+++ Supplied information +++
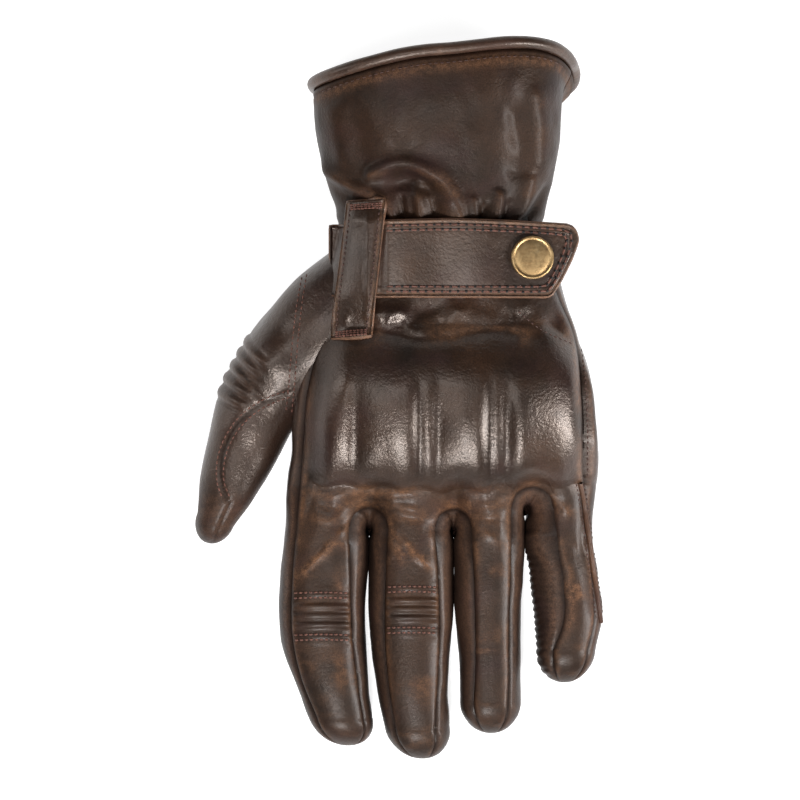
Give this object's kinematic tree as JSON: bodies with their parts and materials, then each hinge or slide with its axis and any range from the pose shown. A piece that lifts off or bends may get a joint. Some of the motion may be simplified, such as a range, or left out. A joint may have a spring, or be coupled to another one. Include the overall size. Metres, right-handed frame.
{
  "type": "riding glove",
  "caption": "Left-hand short-cuff leather riding glove with a moulded knuckle guard, ribbed stretch panels, and a wrist strap that closes on a press stud.",
  "frame": {"origin": "on the surface the glove lies on, under the middle of its outline", "axes": "+Z out of the back of the hand, -Y towards the fingertips, +Y towards the cuff, -X towards the thumb; the palm lies on z = 0"},
  "size_m": [0.1421, 0.2519, 0.0679],
  "materials": {
    "hide": "waxed, worn",
    "lining_fabric": "matte",
    "foam": "matte",
    "armour_shell": "matte",
    "elastic": "matte",
    "aged_brass": "aged",
    "stud_steel": "dull"
  },
  "bodies": {
    "hand": {"back_panel": "hide", "little_side_panel": "hide", "index_side_panel": "hide", "wrist_side_panel": "hide", "palm_panel": "hide", "hand_lining": "lining_fabric", "wrist_elastic": "elastic", "knuckle_armour": "armour_shell", "armour_foam": "foam", "palm_patch": "hide", "palm_pad": "foam", "thumb_base_back": "hide", "thumb_base_palm": "hide", "strap_anchor": "hide", "strap_keeper": "hide", "snap_stud": "stud_steel", "snap_post": "stud_steel"},
    "finger_row": {"finger_backs": "hide", "finger_palms": "hide", "fourchette_index_middle": "hide", "fourchette_middle_ring": "hide", "fourchette_ring_little": "hide", "index_outer_wall": "hide", "little_outer_wall": "hide"},
    "index_finger": {"index_tip_back": "hide", "index_tip_palm": "hide", "index_wall_thumb_side": "hide", "index_wall_little_side": "hide", "index_accordion": "hide", "index_inner_fold": "hide"},
    "middle_finger": {"middle_tip_back": "hide", "middle_tip_palm": "hide", "middle_wall_thumb_side": "hide", "middle_wall_little_side": "hide", "middle_accordion": "hide", "middle_inner_fold": "hide"},
    "ring_finger": {"ring_tip_back": "hide", "ring_tip_palm": "hide", "ring_wall_thumb_side": "hide", "ring_wall_little_side": "hide", "ring_inner_fold": "hide"},
    "little_finger": {"little_tip_back": "hide", "little_tip_palm": "hide", "little_wall_thumb_side": "hide", "little_wall_little_side": "hide", "little_inner_fold": "hide"},
    "thumb": {"thumb_tip_back": "hide", "thumb_tip_palm": "hide"},
    "strap": {"strap": "hide", "snap_cap": "aged_brass", "snap_socket": "stud_steel", "snap_spring": "stud_steel"},
    "cuff": {"cuff_back": "hide", "cuff_palm": "hide", "cuff_lining": "lining_fabric", "cuff_piping": "hide"}
  },
  "joints": [
    {"name": "knuckle_fold", "type": "hinge", "parent": "hand", "child": "finger_row", "pos_m": [0.015, -0.031, 0.017], "axis": [1, 0, 0], "range_deg": [0, 45], "stiffness_Nm_per_rad": 0.9},
    {"name": "index_bend", "type": "hinge", "parent": "finger_row", "child": "index_finger", "pos_m": [-0.0272, -0.075, 0.0124], "axis": [1, 0, 0], "range_deg": [0, 70], "stiffness_Nm_per_rad": 0.12, "deforming": ["index_accordion", "index_inner_fold"]},
    {"name": "middle_bend", "type": "hinge", "parent": "finger_row", "child": "middle_finger", "pos_m": [0.0041, -0.074, 0.0128], "axis": [1, 0, 0], "range_deg": [0, 70], "stiffness_Nm_per_rad": 0.12, "deforming": ["middle_accordion", "middle_inner_fold"]},
    {"name": "ring_bend", "type": "hinge", "parent": "finger_row", "child": "ring_finger", "pos_m": [0.0313, -0.069, 0.01251], "axis": [1, 0, 0], "range_deg": [0, 70], "stiffness_Nm_per_rad": 0.12, "deforming": ["ring_inner_fold"]},
    {"name": "little_bend", "type": "hinge", "parent": "finger_row", "child": "little_finger", "pos_m": [0.0583, -0.061, 0.0117], "axis": [1, 0, 0], "range_deg": [0, 70], "stiffness_Nm_per_rad": 0.12, "deforming": ["little_inner_fold"]},
    {"name": "thumb_bend", "type": "hinge", "parent": "hand", "child": "thumb", "pos_m": [-0.0516, -0.006, 0.016], "axis": [0.9296, -0.3251, 0.1736], "range_deg": [0, 35], "stiffness_Nm_per_rad": 0.15},
    {"name": "strap_lift", "type": "hinge", "parent": "hand", "child": "strap", "pos_m": [-0.0048, 0.0486, 0.05042], "axis": [0, -1, 0], "range_deg": [0, 90]},
    {"name": "wrist_fold", "type": "hinge", "parent": "hand", "child": "cuff", "pos_m": [0.014, 0.076, 0.028], "axis": [1, 0, 0], "range_deg": [-20, 20], "stiffness_Nm_per_rad": 0.8}
  ]
}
+++
* [Instructions to follow] Write out every line exactly as it stands.

* [Problem solution]
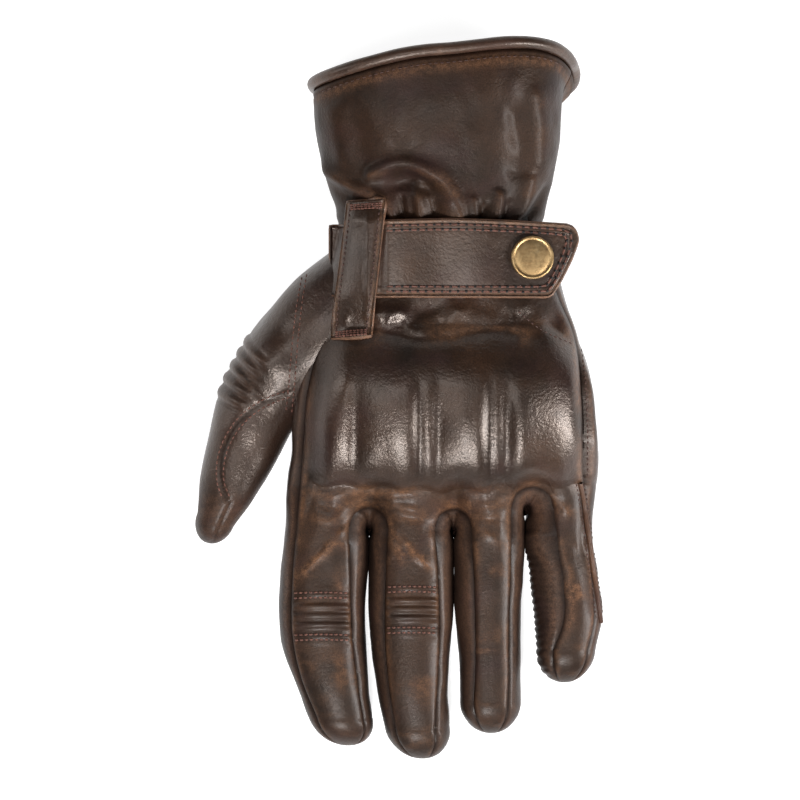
Give this object's kinematic tree as JSON: bodies with their parts and materials, then each hinge or slide with its axis and any range from the pose shown. A piece that lifts off or bends may get a joint. Some of the motion may be simplified, such as a range, or left out. A joint may have a spring, or be coupled to another one. Include the overall size. Metres, right-handed frame.
{
  "type": "riding glove",
  "caption": "Left-hand short-cuff leather riding glove with a moulded knuckle guard, ribbed stretch panels, and a wrist strap that closes on a press stud.",
  "frame": {"origin": "on the surface the glove lies on, under the middle of its outline", "axes": "+Z out of the back of the hand, -Y towards the fingertips, +Y towards the cuff, -X towards the thumb; the palm lies on z = 0"},
  "size_m": [0.1421, 0.2519, 0.0679],
  "materials": {
    "hide": "waxed, worn",
    "lining_fabric": "matte",
    "foam": "matte",
    "armour_shell": "matte",
    "elastic": "matte",
    "aged_brass": "aged",
    "stud_steel": "dull"
  },
  "bodies": {
    "hand": {"back_panel": "hide", "little_side_panel": "hide", "index_side_panel": "hide", "wrist_side_panel": "hide", "palm_panel": "hide", "hand_lining": "lining_fabric", "wrist_elastic": "elastic", "knuckle_armour": "armour_shell", "armour_foam": "foam", "palm_patch": "hide", "palm_pad": "foam", "thumb_base_back": "hide", "thumb_base_palm": "hide", "strap_anchor": "hide", "strap_keeper": "hide", "snap_stud": "stud_steel", "snap_post": "stud_steel"},
    "finger_row": {"finger_backs": "hide", "finger_palms": "hide", "fourchette_index_middle": "hide", "fourchette_middle_ring": "hide", "fourchette_ring_little": "hide", "index_outer_wall": "hide", "little_outer_wall": "hide"},
    "index_finger": {"index_tip_back": "hide", "index_tip_palm": "hide", "index_wall_thumb_side": "hide", "index_wall_little_side": "hide", "index_accordion": "hide", "index_inner_fold": "hide"},
    "middle_finger": {"middle_tip_back": "hide", "middle_tip_palm": "hide", "middle_wall_thumb_side": "hide", "middle_wall_little_side": "hide", "middle_accordion": "hide", "middle_inner_fold": "hide"},
    "ring_finger": {"ring_tip_back": "hide", "ring_tip_palm": "hide", "ring_wall_thumb_side": "hide", "ring_wall_little_side": "hide", "ring_inner_fold": "hide"},
    "little_finger": {"little_tip_back": "hide", "little_tip_palm": "hide", "little_wall_thumb_side": "hide", "little_wall_little_side": "hide", "little_inner_fold": "hide"},
    "thumb": {"thumb_tip_back": "hide", "thumb_tip_palm": "hide"},
    "strap": {"strap": "hide", "snap_cap": "aged_brass", "snap_socket": "stud_steel", "snap_spring": "stud_steel"},
    "cuff": {"cuff_back": "hide", "cuff_palm": "hide", "cuff_lining": "lining_fabric", "cuff_piping": "hide"}
  },
  "joints": [
    {"name": "knuckle_fold", "type": "hinge", "parent": "hand", "child": "finger_row", "pos_m": [0.015, -0.031, 0.017], "axis": [1, 0, 0], "range_deg": [0, 45], "stiffness_Nm_per_rad": 0.9},
    {"name": "index_bend", "type": "hinge", "parent": "finger_row", "child": "index_finger", "pos_m": [-0.0272, -0.075, 0.0124], "axis": [1, 0, 0], "range_deg": [0, 70], "stiffness_Nm_per_rad": 0.12, "deforming": ["index_accordion", "index_inner_fold"]},
    {"name": "middle_bend", "type": "hinge", "parent": "finger_row", "child": "middle_finger", "pos_m": [0.0041, -0.074, 0.0128], "axis": [1, 0, 0], "range_deg": [0, 70], "stiffness_Nm_per_rad": 0.12, "deforming": ["middle_accordion", "middle_inner_fold"]},
    {"name": "ring_bend", "type": "hinge", "parent": "finger_row", "child": "ring_finger", "pos_m": [0.0313, -0.069, 0.01251], "axis": [1, 0, 0], "range_deg": [0, 70], "stiffness_Nm_per_rad": 0.12, "deforming": ["ring_inner_fold"]},
    {"name": "little_bend", "type": "hinge", "parent": "finger_row", "child": "little_finger", "pos_m": [0.0583, -0.061, 0.0117], "axis": [1, 0, 0], "range_deg": [0, 70], "stiffness_Nm_per_rad": 0.12, "deforming": ["little_inner_fold"]},
    {"name": "thumb_bend", "type": "hinge", "parent": "hand", "child": "thumb", "pos_m": [-0.0516, -0.006, 0.016], "axis": [0.9296, -0.3251, 0.1736], "range_deg": [0, 35], "stiffness_Nm_per_rad": 0.15},
    {"name": "strap_lift", "type": "hinge", "parent": "hand", "child": "strap", "pos_m": [-0.0048, 0.0486, 0.05042], "axis": [0, -1, 0], "range_deg": [0, 90]},
    {"name": "wrist_fold", "type": "hinge", "parent": "hand", "child": "cuff", "pos_m": [0.014, 0.076, 0.028], "axis": [1, 0, 0], "range_deg": [-20, 20], "stiffness_Nm_per_rad": 0.8}
  ]
}